As he retires, Richard Garner bows out with a retrospective on what's changed in schools

Richard Garner
Education Editor
Thursday 07 April 2016 14:23 BST
We became a civilised society that no longer beat its children
We became a civilised society that no longer beat its children (Getty Images)

It was all so different back then. Thirty-six years ago, pupils could still be caned at school, reading standards had shown no improvement since the Second World War and, yes, there was controversy over teachers’ pay.

It was the year, in 1980, that I started reporting on the national education scene – at the beginning of the Thatcher government, though it would be another eight years before it turned its full attention to reforming the education system.

That all comes to an end today as I complete my stint as education editor of The Independent.

So what has changed? And has it been for the better? Well, for a start, in 1980 there was nowhere near so much government control of the education system as there is now. Jim Callaghan, when he was Prime Minister, had floated the idea that “something should be done” about education, in his speech at Ruskin College in 1978, but the consultation over that had borne forth little fruit by the time Labour left office in 1979.

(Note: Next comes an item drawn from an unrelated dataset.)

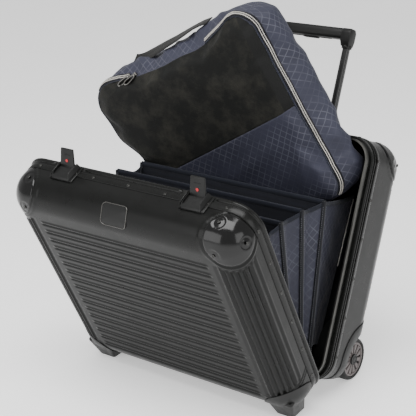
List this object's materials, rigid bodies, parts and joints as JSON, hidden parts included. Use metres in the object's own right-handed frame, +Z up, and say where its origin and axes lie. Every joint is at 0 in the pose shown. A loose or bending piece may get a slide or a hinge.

It was Kenneth Baker, with his GERBIL (Great Education Reform Bill), who sowed the seeds of what was to follow in the late 1980s. He ushered in local management of schools (with hindsight, the forerunner of academies), the national curriculum, and testing of seven-, 11- and 14-year-olds. The latter years of the Thatcher government also paved the way for the creation of the education standards watchdog Ofsted (previously, inspectors’ reports were not made available to the general public) and exam league tables. Schools were also given the opportunity to opt out of local authority control.

To my mind, one of the most successful reforms of the last 36 years was the abolition of corporal punishment in 1986. We became a civilised society that no longer beat its children This was largely as a result of the move being passed in the Commons by one vote when Mrs Thatcher was delayed from getting there by traffic. She would have voted against abolition.

The second most successful reform was the improvement in literacy and numeracy standards in the first years of the Blair government, when the then education secretary, David Blunkett, introduced literacy and numeracy hours in primary schools.

I realised that exam league tables were here to stay when – in a previous incarnation to my job on The Independent – I was education correspondent of the Daily Mirror when we took the principled stand not to publish them, as we believed they were not a fair reflection of a school’s achievement. That day, though, I had several senior executives from the Mirror crowding round my desk to see how their children’s schools had performed.

As far as Ofsted is concerned, I welcome the independent scrutiny of schools and – my goodness – hasn’t the current chief schools inspector Sir Michael Wilshaw been independent? He was appointed by Michael Gove, who saw in him a man after his own heart, but the two fell out when Sir Michael began criticising academies and free schools for their faults in the same way as he had done with local authority schools. In my view, he was quite right – just as he was to point out the shortcomings of multi-academy trusts in a letter to the current Education Secretary, Nicky Morgan, just before the recent announcement that schools were going to be forced to become academies.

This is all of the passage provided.